Written exercise:
Each record below should appear again exactly as written.

--------------------

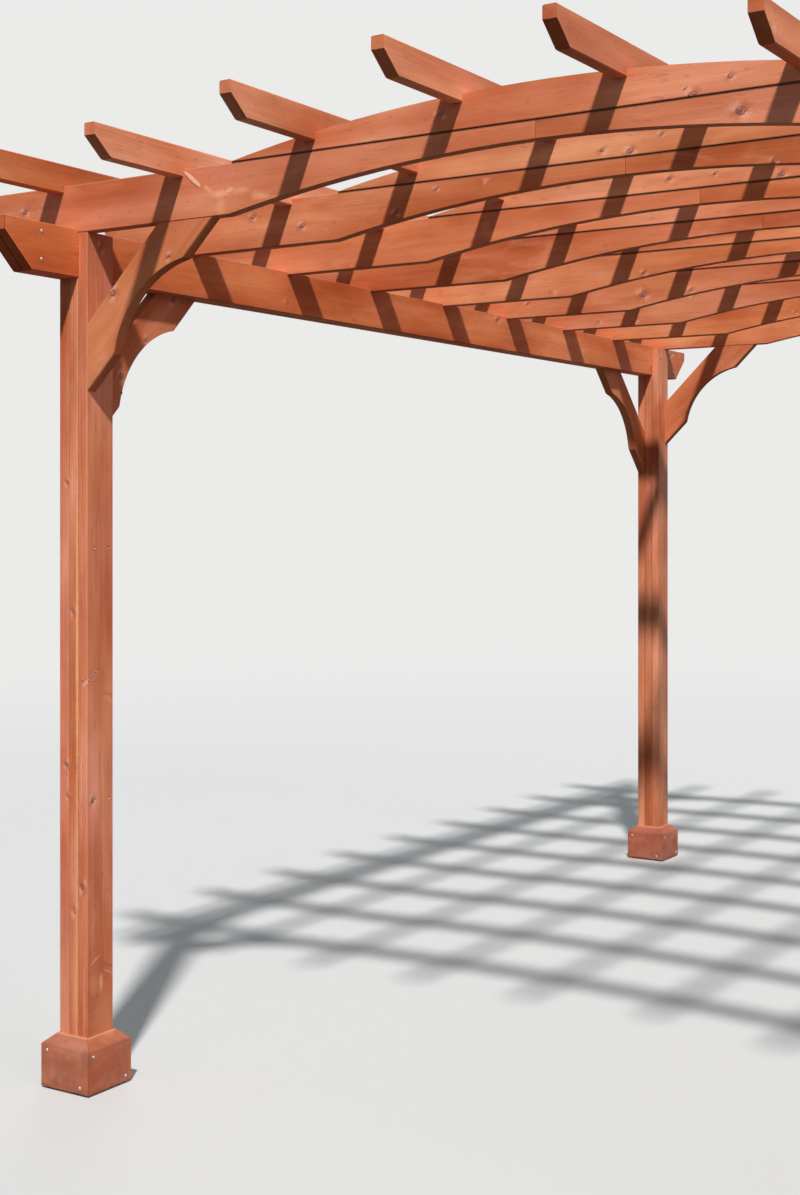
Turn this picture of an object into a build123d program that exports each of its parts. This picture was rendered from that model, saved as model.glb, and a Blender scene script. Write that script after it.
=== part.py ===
"""Arched garden pergola of stained softwood boards.

Four laminated posts carry two doubled headers. Nine arched rafters sit across the headers,
and eight slats run over the rafters. Curved braces stiffen each corner.

X runs across, along the rafters. Y runs along the headers, with the front at -Y. Z is up.
The origin lies on the ground in the middle of the plan. All sizes are in millimetres.
"""
from build123d import *
import math
import os

# Lumber
board = 38.0
beam_depth = 146.0
slat_depth = 89.0
ply_width = 114.0
edge_ease = 3.0

# Plan and heights
clear_span = 3036.0
frame_length = 4275.0
headroom = 2445.0

# Rafters
rafter_count = 9
rafter_seat = 11.0
arch_chord = 1984.0
arch_rise = 99.0
feather = 4.0
butt_gap = 1.5

# Slats
slat_count = 8
slat_pitch = 466.5
slat_notch = 22.0

# Tails that run past the posts, each with a short plumb nose and a sloping cut under it
header_tail = 300.0
rafter_tail = 300.0
slat_tail = 370.0
beam_nose = 40.0
beam_cut = 110.0
slat_nose = 34.0
slat_cut = 68.0
short_slat = 6
short_slat_trim = 60.0

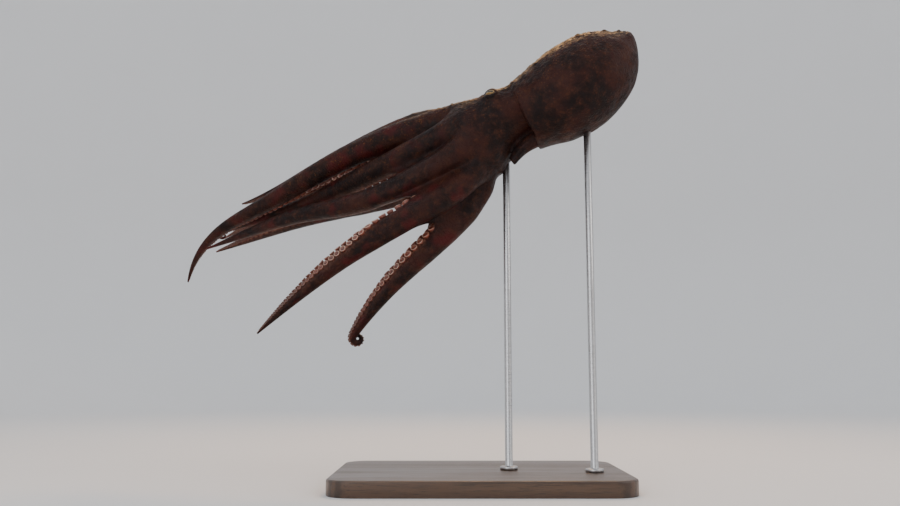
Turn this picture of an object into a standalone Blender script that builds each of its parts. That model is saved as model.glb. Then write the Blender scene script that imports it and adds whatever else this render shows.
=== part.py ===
"""A common octopus jetting backwards, mantle first, as a still life-size model on a stand.

Metres and degrees. +Z is up and the stand's underside is at Z = 0. The mantle points to +X and
slightly to -Y, the arms trail to -X, and the animal's left side faces -Y, rolled belly outwards.
"""

import math

import bmesh
import bpy
import numpy as np

GAP = 0.0003  # between neighbouring pieces
SIDES = 12  # round an arm

# The body runs back from the middle of the ring of arms, the crown, to the mantle's end.
CROWN = (0.0, 0.0, 0.42)
BODY_LENGTH = 0.223
BODY_SLOPES = (25, 25, 32, 48)  # climb of its axis at equal steps, head to tail
BODY_SWING = -12  # turn of its axis towards -Y
BANK = 8  # roll that turns the belly towards -Y
BODY_SIDES = 24
NECK = 0.066  # from the crown back to the mantle's front edge
WIDEST = 0.125
HEAD = (  # from the crown, half width, height above the axis, depth below it
    (0.000, 0.0525, 0.0525, 0.0525),
    (0.012, 0.0495, 0.0490, 0.0500),
    (0.022, 0.0475, 0.0460, 0.0430),
    (0.034, 0.0460, 0.0440, 0.0322),
    (0.046, 0.0450, 0.0430, 0.0268),
    (0.056, 0.0435, 0.0425, 0.0243),
    (0.066, 0.0430, 0.0430, 0.0238),
)
MANTLE = (  # from the crown, half width, height above the axis, depth below it
    (0.066, 0.0450, 0.0440, 0.0450),
    (0.080, 0.0485, 0.0465, 0.0475),
    (0.098, 0.0540, 0.0510, 0.0525),
    (0.125, 0.0575, 0.0560, 0.0565),
)
TAIL_POWERS = ((2.3, 1.6), (3.2, 1.9), (2.0, 1.6))  # roundness of the mantle's end: sides, top and under
TAIL_POINT = 0.0100  # height of the blunt point that the mantle's end is drawn up to
TAIL_POINT_SPREAD = 0.0125
HEAD_RINGS = (0, 0.008, 0.017, 0.025, 0.033, 0.040, 0.047, 0.055, NECK - GAP / 2)
MANTLE_RINGS = (NECK + GAP / 2, 0.074, 0.084, 0.097, 0.111, WIDEST)
TAIL_RINGS = (0.14, 0.28, 0.42, 0.56, 0.69, 0.80, 0.89)  # shares of a quarter turn past the widest

EYE_BACK = 0.040  # from the crown
EYE_ANGLE = 60  # from the top of the head
EYE_RADIUS = 0.0095
EYE_MOUND = 0.0075  # height of the swelling that carries the eye
EYE_MOUND_SPREAD = 0.0125
EYE_PROUD = 0.0022  # how far the ball stands out of the swelling

SIPHON = (  # from the crown, its middle below the body's axis, radius
    (0.0285, 0.0462, 0.0060),
    (0.0360, 0.0420, 0.0070),
    (0.0450, 0.0380, 0.0084),
    (0.0550, 0.0356, 0.0096),
    (0.0655, 0.0350, 0.0104),
)
SIPHON_BORE = 0.0036
SIPHON_BORE_DEPTH = 0.014
SIPHON_LIP = 0.0014  # width of its rounded rim

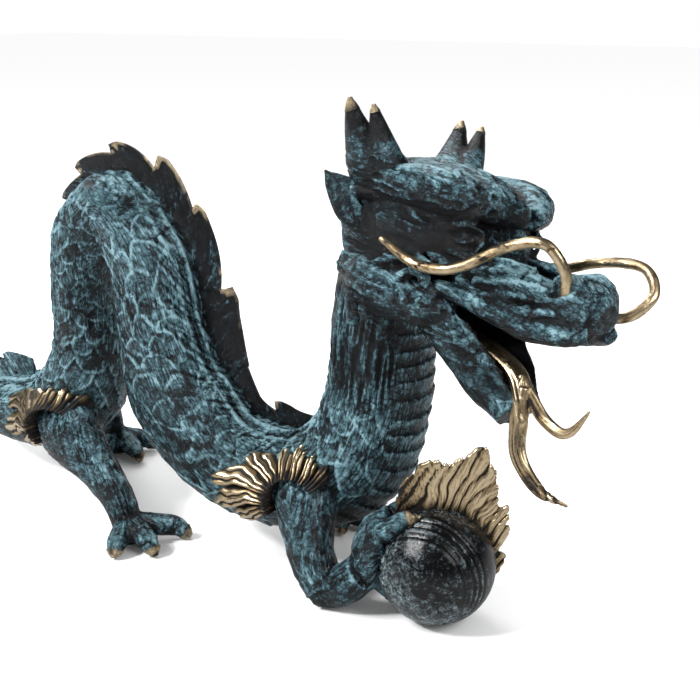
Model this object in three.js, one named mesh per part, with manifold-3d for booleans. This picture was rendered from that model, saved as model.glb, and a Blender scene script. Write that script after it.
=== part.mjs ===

--------------------

Response to this exercise:
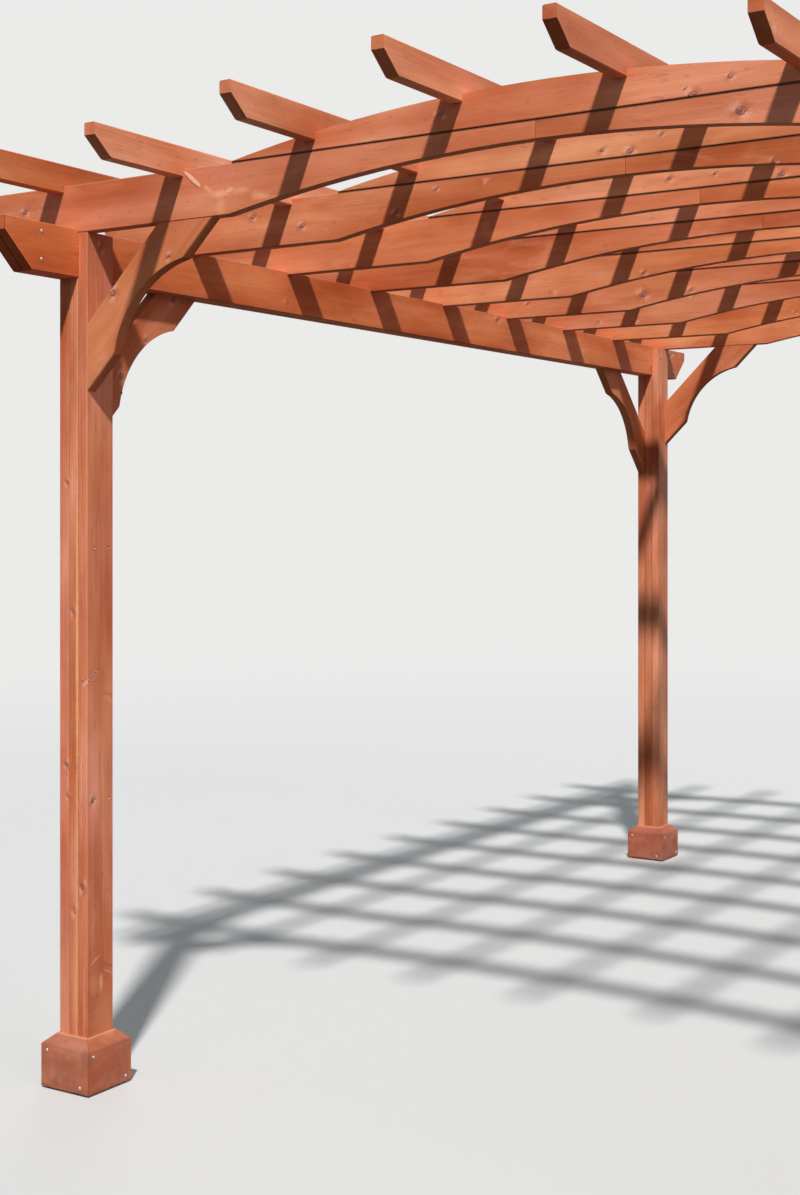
Turn this picture of an object into a build123d program that exports each of its parts. This picture was rendered from that model, saved as model.glb, and a Blender scene script. Write that script after it.
=== part.py ===
"""Arched garden pergola of stained softwood boards.

Four laminated posts carry two doubled headers. Nine arched rafters sit across the headers,
and eight slats run over the rafters. Curved braces stiffen each corner.

X runs across, along the rafters. Y runs along the headers, with the front at -Y. Z is up.
The origin lies on the ground in the middle of the plan. All sizes are in millimetres.
"""
from build123d import *
import math
import os

# Lumber
board = 38.0
beam_depth = 146.0
slat_depth = 89.0
ply_width = 114.0
edge_ease = 3.0

# Plan and heights
clear_span = 3036.0
frame_length = 4275.0
headroom = 2445.0

# Rafters
rafter_count = 9
rafter_seat = 11.0
arch_chord = 1984.0
arch_rise = 99.0
feather = 4.0
butt_gap = 1.5

# Slats
slat_count = 8
slat_pitch = 466.5
slat_notch = 22.0

# Tails that run past the posts, each with a short plumb nose and a sloping cut under it
header_tail = 300.0
rafter_tail = 300.0
slat_tail = 370.0
beam_nose = 40.0
beam_cut = 110.0
slat_nose = 34.0
slat_cut = 68.0
short_slat = 6
short_slat_trim = 60.0

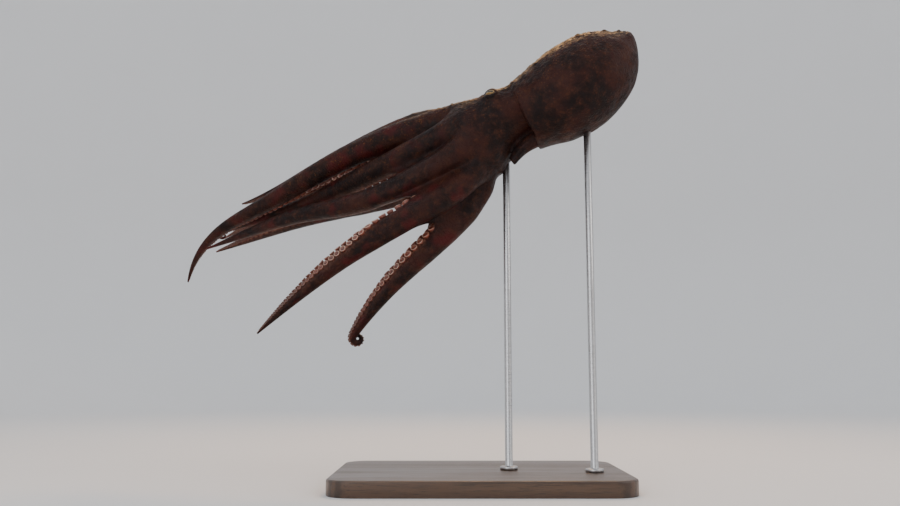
Turn this picture of an object into a standalone Blender script that builds each of its parts. That model is saved as model.glb. Then write the Blender scene script that imports it and adds whatever else this render shows.
=== part.py ===
"""A common octopus jetting backwards, mantle first, as a still life-size model on a stand.

Metres and degrees. +Z is up and the stand's underside is at Z = 0. The mantle points to +X and
slightly to -Y, the arms trail to -X, and the animal's left side faces -Y, rolled belly outwards.
"""

import math

import bmesh
import bpy
import numpy as np

GAP = 0.0003  # between neighbouring pieces
SIDES = 12  # round an arm

# The body runs back from the middle of the ring of arms, the crown, to the mantle's end.
CROWN = (0.0, 0.0, 0.42)
BODY_LENGTH = 0.223
BODY_SLOPES = (25, 25, 32, 48)  # climb of its axis at equal steps, head to tail
BODY_SWING = -12  # turn of its axis towards -Y
BANK = 8  # roll that turns the belly towards -Y
BODY_SIDES = 24
NECK = 0.066  # from the crown back to the mantle's front edge
WIDEST = 0.125
HEAD = (  # from the crown, half width, height above the axis, depth below it
    (0.000, 0.0525, 0.0525, 0.0525),
    (0.012, 0.0495, 0.0490, 0.0500),
    (0.022, 0.0475, 0.0460, 0.0430),
    (0.034, 0.0460, 0.0440, 0.0322),
    (0.046, 0.0450, 0.0430, 0.0268),
    (0.056, 0.0435, 0.0425, 0.0243),
    (0.066, 0.0430, 0.0430, 0.0238),
)
MANTLE = (  # from the crown, half width, height above the axis, depth below it
    (0.066, 0.0450, 0.0440, 0.0450),
    (0.080, 0.0485, 0.0465, 0.0475),
    (0.098, 0.0540, 0.0510, 0.0525),
    (0.125, 0.0575, 0.0560, 0.0565),
)
TAIL_POWERS = ((2.3, 1.6), (3.2, 1.9), (2.0, 1.6))  # roundness of the mantle's end: sides, top and under
TAIL_POINT = 0.0100  # height of the blunt point that the mantle's end is drawn up to
TAIL_POINT_SPREAD = 0.0125
HEAD_RINGS = (0, 0.008, 0.017, 0.025, 0.033, 0.040, 0.047, 0.055, NECK - GAP / 2)
MANTLE_RINGS = (NECK + GAP / 2, 0.074, 0.084, 0.097, 0.111, WIDEST)
TAIL_RINGS = (0.14, 0.28, 0.42, 0.56, 0.69, 0.80, 0.89)  # shares of a quarter turn past the widest

EYE_BACK = 0.040  # from the crown
EYE_ANGLE = 60  # from the top of the head
EYE_RADIUS = 0.0095
EYE_MOUND = 0.0075  # height of the swelling that carries the eye
EYE_MOUND_SPREAD = 0.0125
EYE_PROUD = 0.0022  # how far the ball stands out of the swelling

SIPHON = (  # from the crown, its middle below the body's axis, radius
    (0.0285, 0.0462, 0.0060),
    (0.0360, 0.0420, 0.0070),
    (0.0450, 0.0380, 0.0084),
    (0.0550, 0.0356, 0.0096),
    (0.0655, 0.0350, 0.0104),
)
SIPHON_BORE = 0.0036
SIPHON_BORE_DEPTH = 0.014
SIPHON_LIP = 0.0014  # width of its rounded rim

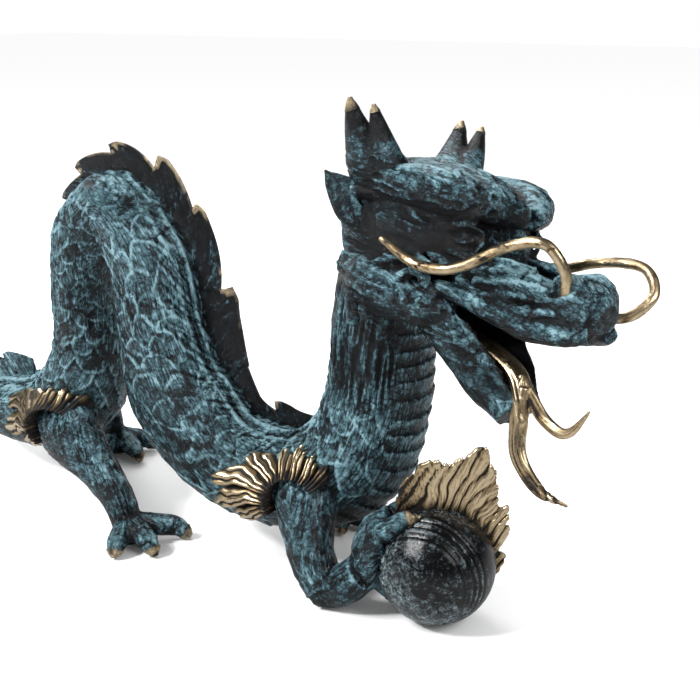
Model this object in three.js, one named mesh per part, with manifold-3d for booleans. This picture was rendered from that model, saved as model.glb, and a Blender scene script. Write that script after it.
=== part.mjs ===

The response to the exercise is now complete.